Most of the patients could maintain the INR level without dose adjustment, however, 16 patients needed the dose adjustment (5 in group S and 11 in group A; p = 0.11). Despite reported minor bleedings (such as ecchymosis and bleeding per gum) in one-fourth of the participants, there was no reported major bleeding or thromboembolic event. Six patients (9.4%), three from each study arm, could not fully comply with the treatment protocol. One-fifth of the patients experienced food or drug interaction during the study period (Table 3).

Discussion

We found no difference in the time in therapeutic range between the tablet splitting group and the alternate-day group. Based on this finding, one could speculate that when the patient needs a particular dose of warfarin without available tablet strength, pill cutting using a tablet splitter is an equivalent alternative to the irregular dosing regimen with aid of a dosing calendar. To our knowledge, this is the first prospective In Vivo comparison between the two warfarin prescription methods.

The reported TTR in the patient with warfarin treatment varies from 30 to 70%7,8 with the desired value of 60–70% or above9,10. This indicates good control of INR in the majority of patients who follow the prescription protocol at our pharmacist-managed anticoagulation clinic regardless of the prescription method.

Despite discouraging results of pill splitting studies with dosage deviation of 9–37%11,12,13, if the inaccuracy attributes primarily from the weight variation in split tablets (not from tablets powder or fragment loss during the splitting process), this effect would be diluted day-by-day as warfarin has protracted blood-thinning effect. This idea supports the need for tablet scoring and the pill-splitter.

Concerning alternative-day dosing or other complex regimens to avoid tablet split, one study found that this approach was associated with 7% dosing confusion and 14% dosing error14 while another study found fewer patients compliant with the split tablet regimen but no relationship to the alternating dosages15. The latter study also found that combining tablet split with alternating dose did worse in terms of regimen satisfaction and possible subsequent poorer INR control15. This idea supports the use of a dosing calendar.

A significant portion of the eligible patients (41%) were excluded mainly because they refused to comply with the closed follow-up schedule of 6-week intervals (as opposed to several months as all of them had good control of their INR—indicative of good warfarin compliance). All exclusions took place before the randomization process which should balance any selection bias.

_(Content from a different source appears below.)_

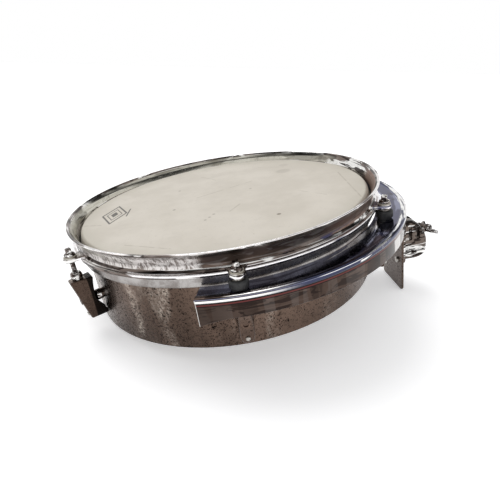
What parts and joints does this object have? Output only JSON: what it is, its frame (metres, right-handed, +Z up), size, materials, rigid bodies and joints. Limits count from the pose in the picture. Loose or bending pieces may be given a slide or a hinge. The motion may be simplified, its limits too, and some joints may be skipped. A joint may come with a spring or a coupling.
{
  "type": "timbale",
  "caption": "Shallow single-headed metal-shell drum with a flared counter hoop, key-tensioned head, and a rubber-isolated side mount with a wing-nut rod clamp.",
  "frame": {"origin": "centre of the base of the bounding box, on the surface that the drum rests on", "axes": "+Z up from the resting surface; +X level, towards the side mount; +Y level. The drum leans at its natural rest: its own axis is 9.36 degrees from +Z, towards -X, with the mount plate's lower edge and the far side of the shell's rim on the surface."},
  "size_m": [0.4824, 0.426, 0.1706],
  "materials": {
    "aged_shell_chrome": "tarnished chrome plate over steel, pitted",
    "aged_lug_chrome": "tarnished chrome plate, pitted",
    "coated_film": "sprayed matt coating over clear polyester film",
    "hoop_aluminium": "satin rolled channel",
    "resin": "cured casting resin",
    "hoop_chrome": "bright chrome plate over steel, light wear",
    "band_chrome": "bright chrome plate over steel",
    "grommet_rubber": "soft moulded rubber",
    "nylon": "moulded nylon",
    "gasket_fibre": "pressed fibre",
    "casting_chrome": "bright chrome plate over zinc casting",
    "clamp_chrome": "bright chrome plate, handled",
    "rod_chrome": "chrome plate over steel, darkened in the corners",
    "fastener_steel": "bright zinc plate"
  },
  "bodies": {
    "drum": {"bracket_body": "casting_chrome", "bracket_gasket": "gasket_fibre", "bracket_screws": "fastener_steel", "counter_hoop": "hoop_chrome", "eye_bolt": "clamp_chrome", "flesh_hoop": "hoop_aluminium", "grommet_sleeves": "fastener_steel", "grommet_washers": "fastener_steel", "head_film": "coated_film", "head_resin": "resin", "isolation_grommet_1": "grommet_rubber", "isolation_grommet_2": "grommet_rubber", "isolation_grommet_3": "grommet_rubber", "isolation_grommet_4": "grommet_rubber", "lug_body_1": "aged_lug_chrome", "lug_body_2": "aged_lug_chrome", "lug_body_3": "aged_lug_chrome", "lug_body_4": "aged_lug_chrome", "lug_body_5": "aged_lug_chrome", "lug_body_6": "aged_lug_chrome", "lug_bolt_washers": "fastener_steel", "lug_bolts": "fastener_steel", "lug_nut_1": "rod_chrome", "lug_nut_2": "rod_chrome", "lug_nut_3": "rod_chrome", "lug_nut_4": "rod_chrome", "lug_nut_5": "rod_chrome", "lug_nut_6": "rod_chrome", "lug_rivets": "fastener_steel", "lug_standoffs": "fastener_steel", "mount_plate": "band_chrome", "plate_bolts": "fastener_steel", "plate_nuts": "fastener_steel", "rod_nylon_washers": "nylon", "rod_steel_washers": "fastener_steel", "shell": "aged_shell_chrome", "suspension_band": "band_chrome"},
    "tension_rod_1": {"tension_rod_1": "rod_chrome"},
    "tension_rod_2": {"tension_rod_2": "rod_chrome"},
    "tension_rod_3": {"tension_rod_3": "rod_chrome"},
    "tension_rod_4": {"tension_rod_4": "rod_chrome"},
    "tension_rod_5": {"tension_rod_5": "rod_chrome"},
    "tension_rod_6": {"tension_rod_6": "rod_chrome"},
    "clamp_washer": {"wing_washer": "clamp_chrome"},
    "clamp_wing": {"wing_nut": "clamp_chrome"}
  },
  "joints": [
    {"name": "rod_1_turn", "type": "hinge", "parent": "drum", "child": "tension_rod_1", "pos_m": [-0.04881, -0.1985, 0.1201], "axis": [-0.1627, 0, 0.9867], "continuous": true},
    {"name": "rod_2_turn", "type": "hinge", "parent": "drum", "child": "tension_rod_2", "pos_m": [0.1208, -0.09925, 0.14807], "axis": [-0.1627, 0, 0.9867], "continuous": true},
    {"name": "rod_3_turn", "type": "hinge", "parent": "drum", "child": "tension_rod_3", "pos_m": [0.1208, 0.09925, 0.14807], "axis": [-0.1627, 0, 0.9867], "continuous": true},
    {"name": "rod_4_turn", "type": "hinge", "parent": "drum", "child": "tension_rod_4", "pos_m": [-0.04881, 0.1985, 0.1201], "axis": [-0.1627, 0, 0.9867], "continuous": true},
    {"name": "rod_5_turn", "type": "hinge", "parent": "drum", "child": "tension_rod_5", "pos_m": [-0.21843, 0.09925, 0.09213], "axis": [-0.1627, 0, 0.9867], "continuous": true},
    {"name": "rod_6_turn", "type": "hinge", "parent": "drum", "child": "tension_rod_6", "pos_m": [-0.21843, -0.09925, 0.09213], "axis": [-0.1627, 0, 0.9867], "continuous": true},
    {"name": "clamp_travel", "type": "slide", "parent": "drum", "child": "clamp_washer", "axis": [0.9867, 0, 0.1627], "range_m": [0, 0.0025]},
    {"name": "wing_turn", "type": "hinge", "parent": "clamp_washer", "child": "clamp_wing", "pos_m": [0.2254, 0, 0.07978], "axis": [0.9867, 0, 0.1627], "range_deg": [0, 720]}
  ],
  "couplings": [
    {"joint": "clamp_travel", "follows": "wing_turn", "m_per_rad": 0.00019894}
  ]
}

It seems to be impractical to double-blind the current study. However, because the dosing and follow-up were based on a pre-defined protocol, we believe that the care of patients was not influenced by the assigned treatment. In addition, as we were using an objective endpoint (i.e. INR), we do not believe that the primary outcome was biased.

This result was obtained from a strict control environment in a selected patient subgroup, however, to apply it to the general care setting without a tablet cutter, dosing calendar and regular pharmacists’ advisories, great care have to be exercised. Also, our study might be subjected to underpower from the small sample size. A larger study might be needed to confirm our results.

Conclusion

In summary, the alternate-day dosing and the split tablet approach had comparable time in the therapeutic ranges. Our study supports either prescription methods (but not the combination) when a specific warfarin dose could not be obtained by the accessible tablet strength whichever the patient satisfies.